The company's commitment to maintain its current credit protection measures underpins the rating. Fitch is comforted by the fact that KMB has demonstrated an ability to scale back discretionary activities such as share repurchases and a portion of capital expenditures when cash flows experience pressure or if pension contributions or fill-in acquisitions are required. Management appears mindful of the company's rating.

Moderate Leverage to Be Maintained:
Fitch expects debt and leverage (debt/EBITDA) to remain near $7.2 billion and below 2x in the near term. Leverage has been at or below 2x since 2008. At present, KMB could increase debt to near the $1 billion range with minimal impact on the rating as long as its current business momentum, with solid organic growth, improved operating margins and moderate leverage is sustained. Fitch expects the company to balance shareholder-friendly activities against its solid credit protection measures, and execute such activities in a prudent manner.

Intermittent Input Cost Pressures:
Commodities used in the manufacturing process such as resin, pulp, and energy can experience periods of price volatility, pressuring margins. On-going cost saving programs along with pricing in some markets have led to sequential improvement in EBIT margins since 2011; margins improved sequentially from 13.8% in 2011 to 15.9% in the first half of 2013. Fitch expects margins to improve further in 2013 with mix improvement in Europe and overall cost savings offsetting moderate increases in some commodities, such as resin.

Ample Operating Earnings and Cash Flow:
At June 30, 2013, KMB had almost $2.7 billion in liquidity with $1.2 billion in cash on hand and $1.5 billion in revolving credit availability. The company's sole financial covenant to maintain stockholders equity of at least $2.3 billion has a significant cushion, at $4.7 billion at June 30, 2013. Both of these features support the company's strong liquidity.
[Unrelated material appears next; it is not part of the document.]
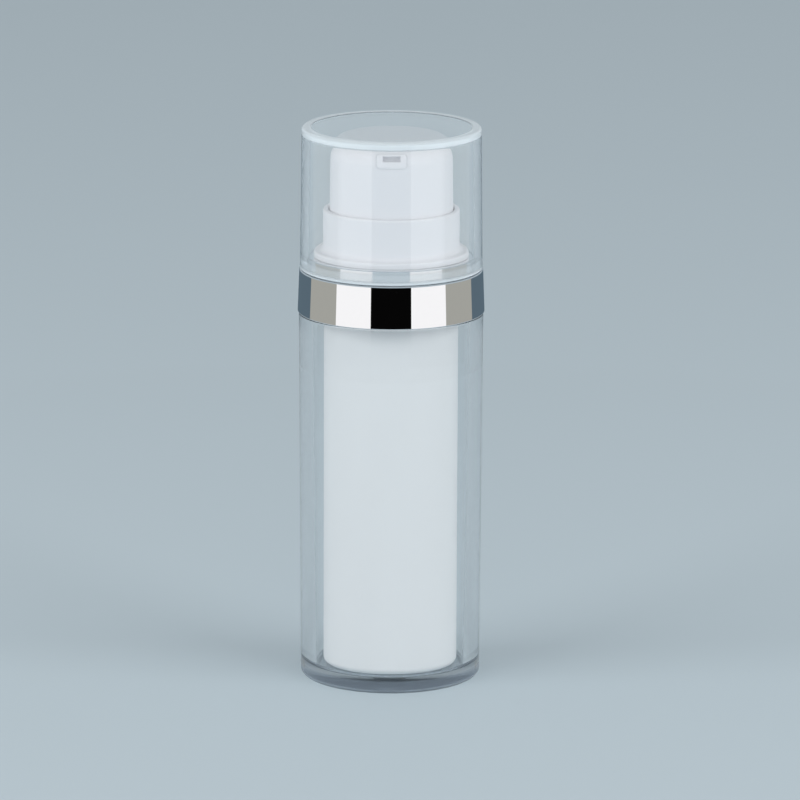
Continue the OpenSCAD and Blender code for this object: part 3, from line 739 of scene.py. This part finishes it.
class BOTTLE_OT_button(bpy.types.Operator):
    """Model the push button with its pocket, and the nozzle insert in it"""
    bl_idname = "bottle.button"
    bl_label = "Button and nozzle"

    def execute(self, context):
        size = context.scene.pump_sizes
        self.foot = (BUTTON_HIGH.x, BUTTON_LOW.z)
        self.top = (BUTTON_HIGH.x - size.button_draft, BUTTON_HIGH.z)
        self.button(size)
        self.insert(size)
        return {"FINISHED"}

    def button(self, size):
        """The button, with the stem's socket, the spring's seat, the duct and the pocket."""
        wall, roof = size.button_wall, BUTTON_HIGH.z - size.roof
        socket, duct = size.stem_socket, size.duct / 2
        boss, seat = socket + size.boss_wall, socket + size.seat_width
        socket_foot, seat_foot = BUTTON_LOW.z + size.socket_foot, BUTTON_LOW.z + size.seat_foot
        stem_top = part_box("stem")[1].z
        duct_top = stem_top + size.duct_rise
        obj = made("push_button", turned([
            self.foot, (*self.top, size.button_round), (0, self.top[1]), (0, duct_top),
            (duct, duct_top), (duct, stem_top), (socket, stem_top), (socket, socket_foot),
            (boss, socket_foot), (boss, seat_foot), (seat, seat_foot), (seat, roof),
            (self.top[0] - wall, roof, size.button_round - wall),
            (self.foot[0] - wall, self.foot[1])]))
        cut(obj, self.pocket(size))
        shaded(obj, "white_plastic")
        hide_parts("actuator")
        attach(obj, "pump_head")

    def face_of_insert(self, gap=0):
        """Width, height and centre height of the insert's outline, grown by a gap all round."""
        width = INSERT_HIGH.x - INSERT_LOW.x + 2 * gap
        height = INSERT_HIGH.z - INSERT_LOW.z + 2 * gap
        return width, height, (INSERT_HIGH.z + INSERT_LOW.z) / 2

    def pocket(self, size):
        """The rounded bar that leaves the insert's pocket in the button."""
        front, back = -BUTTON_HIGH.x - 1 * MM, INSERT_HIGH.y + size.fit_gap
        bm = bmesh.new()
        corners = rectangle(bm, *self.face_of_insert(size.fit_gap), front)
        rounded(bm, corners, size.insert_round + size.fit_gap, ROUND_STEPS)
        grown = bmesh.ops.extrude_face_region(bm, geom=bm.faces[:])["geom"]
        bmesh.ops.translate(bm, verts=only(bmesh.types.BMVert, grown), vec=(0, back - front, 0))
        bmesh.ops.recalc_face_normals(bm, faces=bm.faces)
        return bm

    def skin(self, x, z, stand):
        """How far forward the button's outside lies at x and z, with a stand-off."""
        size = bpy.context.scene.pump_sizes
        rounding = size.button_round
        start = self.top[1] - rounding
        if z > start:
            radius = self.top[0] - rounding + sqrt((rounding + stand) ** 2 - (z - start) ** 2)
        else:
            radius = at_height(self.foot, (self.top[0], start), z) + stand
        return -sqrt(radius ** 2 - x ** 2)

    def outline(self, bm, width, height, middle, rounding):
        """Adds a rounded rectangle's edges, evenly divided, in the plane y = 0."""
        rounded(bm, rectangle(bm, width, height, middle), rounding, OUTLINE_STEPS)
        bmesh.ops.delete(bm, geom=bm.faces[:], context="FACES_ONLY")
        sides = sorted(bm.edges, key=lambda e: e.calc_length())[-4:]
        bmesh.ops.subdivide_edges(bm, edges=sides[2:], cuts=LONG_CUTS)
        bmesh.ops.subdivide_edges(bm, edges=sides[:2], cuts=SHORT_CUTS)

    def insert(self, size):
        """A flat face with its slot, bent onto the button, with a back and a slot floor."""
        width, height, middle = self.face_of_insert()
        slot = middle + size.slot_rise
        bm = bmesh.new()
        self.outline(bm, width, height, middle, size.insert_round)
        self.outline(bm, size.slot_width, size.slot_height, slot, FINE_EDGE)
        bmesh.ops.bridge_loops(bm, edges=bm.edges[:])
        between = [e for e in bm.edges if not e.is_boundary]
        bmesh.ops.subdivide_edges(bm, edges=between, cuts=FACE_CUTS)
        rims = [e for e in bm.edges if e.is_boundary]
        outer = [e for e in rims if self.outside_slot(e, slot, size)]
        inner = [e for e in rims if e not in outer]
        for loop in (outer, inner):
            grown = bmesh.ops.extrude_edge_only(bm, edges=loop)["geom"]
            bmesh.ops.translate(bm, verts=only(bmesh.types.BMVert, grown), vec=(0, BEHIND, 0))
            bmesh.ops.contextual_create(bm, geom=only(bmesh.types.BMEdge, grown))
        bmesh.ops.bevel(bm, geom=outer + inner, offset=size.insert_edge, offset_type="OFFSET",
                        segments=EDGE_STEPS, profile=0.5, affect="EDGES", clamp_overlap=True,
                        material=-1)
        floor = size.slot_depth - self.foot[0]
        half, tall = size.slot_width / 2 + MERGE, size.slot_height / 2 + MERGE
        for vert in bm.verts:
            x, depth, z = vert.co
            if depth < BEHIND:
                vert.co.y = self.skin(x, z, size.insert_stand) + depth
            else:
                in_slot = abs(x) <= half and abs(z - slot) <= tall
                vert.co.y = floor if in_slot else INSERT_HIGH.y
        bmesh.ops.recalc_face_normals(bm, faces=bm.faces)
        obj = made("nozzle", bm)
        shaded(obj, "white_plastic")
        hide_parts("nozzle_insert")
        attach(obj, "pump_head")

    def outside_slot(self, edge, middle, size):
        """Whether an edge lies clear of the slot's outline."""
        half, tall = (size.slot_width + FINE_EDGE) / 2, (size.slot_height + FINE_EDGE) / 2
        return any(abs(v.co.x) > half or abs(v.co.z - middle) > tall for v in edge.verts)


class BOTTLE_OT_spring(bpy.types.Operator):
    """Wind the return spring from round wire, with its end turns closed"""
    bl_idname = "bottle.spring"
    bl_label = "Spring"

    def execute(self, context):
        size = context.scene.pump_sizes
        wire = size.wire
        radius = SPRING_HIGH.x - wire / 2
        low, high = SPRING_LOW.z + wire / 2, SPRING_HIGH.z - wire / 2
        pitch, open_turns = wire + CLOSED_GAP, TURNS - 2 * END_TURNS
        climb = (high - low - 2 * END_TURNS * pitch) / open_turns
        bm = bmesh.new()
        bmesh.ops.create_circle(bm, segments=WIRE_SIDES, radius=wire / 2)
        upright = Matrix.Rotation(pi / 2, 3, "X")
        bmesh.ops.rotate(bm, verts=bm.verts, cent=(0, 0, 0), matrix=upright)
        bmesh.ops.translate(bm, verts=bm.verts, vec=(radius, 0, low))
        end = bm.verts[:] + bm.edges[:]
        first = bm.edges[:]
        for turns, rise in ((END_TURNS, pitch), (open_turns, climb), (END_TURNS, pitch)):
            steps = round(turns * TURN_STEPS)
            end = bmesh.ops.spin(bm, geom=end, cent=(0, 0, 0), axis=(0, 0, 1),
                                 dvec=(0, 0, turns * rise / steps), angle=turns * 2 * pi,
                                 steps=steps)["geom_last"]
        bmesh.ops.contextual_create(bm, geom=first)
        bmesh.ops.contextual_create(bm, geom=only(bmesh.types.BMEdge, end))
        bmesh.ops.recalc_face_normals(bm, faces=bm.faces)
        obj = made("spring", bm)
        shaded(obj, "spring_steel")
        obj.modifiers.clear()
        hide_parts("return_spring")
        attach(obj, "bottle")
        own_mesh(obj)
        return {"FINISHED"}


class BOTTLE_OT_overcap(bpy.types.Operator):
    """Model the clear overcap"""
    bl_idname = "bottle.overcap"
    bl_label = "Overcap"

    def execute(self, context):
        size = context.scene.cap_sizes
        rim, top = (CAP_HIGH.x, CAP_LOW.z), (CAP_HIGH.x - size.draft, CAP_HIGH.z)
        socket = CAP_HIGH.x - size.rim_wall
        step = CAP_LOW.z + size.rim_depth
        roof = CAP_HIGH.z - size.roof
        obj = made("cap", turned([
            (socket, rim[1], EDGE), (*rim, size.rim_round), (*top, size.top_round), (0, top[1]),
            (0, roof), (at_height(rim, top, roof) - size.wall, roof, size.roof_round),
            (at_height(rim, top, step) - size.wall, step), (socket, step, FINE_EDGE)]))
        shaded(obj, "clear_cap")
        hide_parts("overcap")
        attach(obj, "cap")
        return {"FINISHED"}


class BOTTLE_OT_inside(bpy.types.Operator):
    """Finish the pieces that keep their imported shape"""
    bl_idname = "bottle.inside"
    bl_label = "Inside pieces"

    def execute(self, context):
        kept = {part["node"]: part["material_slot"] for part in frame["record"]["subparts"]}
        for name, obj in frame["nodes"].items():
            if not obj.hide_render:
                obj.data.materials.clear()
                obj.data.materials.append(finish_of(kept[name]))
        return {"FINISHED"}


class BOTTLE_PT_panel(bpy.types.Panel):
    """The bottle's operators and sizes"""
    bl_idname = "BOTTLE_PT_panel"
    bl_label = "Airless Pump Bottle"
    bl_space_type = "VIEW_3D"
    bl_region_type = "UI"
    bl_category = "Bottle"

    def draw(self, context):
        for operator in OPERATORS:
            self.layout.operator(operator.bl_idname)
        for name in GROUPS:
            group = getattr(context.scene, name)
            box = self.layout.box()
            for key in group.__annotations__:
                box.prop(group, key)


GROUPS = {"bottle_sizes": BottleSizes, "pump_sizes": PumpSizes, "cap_sizes": CapSizes,
          "bottle_finishes": Finishes, "bottle_studio": Studio}
OPERATORS = (BOTTLE_OT_stage, BOTTLE_OT_bottles, BOTTLE_OT_collar, BOTTLE_OT_button,
             BOTTLE_OT_spring, BOTTLE_OT_overcap, BOTTLE_OT_inside)


def register():
    for cls in (*GROUPS.values(), *OPERATORS, BOTTLE_PT_panel):
        bpy.utils.register_class(cls)
    for name, group in GROUPS.items():
        setattr(bpy.types.Scene, name, PointerProperty(type=group))


def unregister():
    for name in GROUPS:
        delattr(bpy.types.Scene, name)
    for cls in (BOTTLE_PT_panel, *reversed(OPERATORS), *reversed(GROUPS.values())):
        bpy.utils.unregister_class(cls)


def main():
    register()
    for operator in OPERATORS:
        getattr(bpy.ops.bottle, operator.bl_idname.split(".")[1])()


if __name__ == "__main__":
    main()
The company's strong financial flexibility is derived from its ability to consistently generate at least $2.3 billion in operating cash flow (OCF) since 2009. From 2009 through 2011, however, almost $1.8 billion in pension contributions (roughly $590 million on average annually for three years) dampened OCF. Pension contributions are expected to remain well below those levels, given improved market returns and a stabilized or improving discount rate. Further, EBITDA margins have improved sequentially since 2011 and were almost 20% at the last 12 months (LTM) ended June 30, 2013. Fitch expects further margin improvement due to the company's on-going cost savings program and restructuring actions. As a result, the new normal for OCF is approximately $3 billion, which provides a good cushion for discretionary activities such as the almost $2.3 billion annually in CAPEX and dividends. Fitch expects OCF to be in the $3 billion range and that FCF will exceed $600 million going forward.

Near-Term Refinancing Bulge:
The company has a refinancing bulge with a total of $1.2 billion in debt maturing in the next 15 months: dealer remarketable securities of $200 million due in December 2013, a $397 million LIBOR + 150 basis point (bps) loan due in January 2014, a $100 million 6.875% debenture maturing in February 2014 and a $506 million 5.417% redeemable preferred security also matures in December 2014. KMB is likely to access the capital market and refinance these maturities rather than use internally generated funds, in order to manage its capital structure and maintain credit metrics at levels commensurate with current ratings. Debt maturities are modest in 2015 and 2016 at less than $350 million annually.


Future developments that may, individually or collectively, lead to a negative rating action include:

A change in financial strategy to operate with higher leverage, or completing a large debt-financed share buyback or acquisition is likely to trigger a negative rating action. None of these actions are expected.

Future developments that may, individually or collectively, lead to a positive rating action include:

The company has the financial flexibility to manage its credit metrics at slightly higher levels given stable cash flows. Operating with leverage closer to 1x and demonstrating a commitment to staying within that band would support upward migration of KMB's rating. However, the company appears comfortable with its current ratings and an upgrade does not appear likely.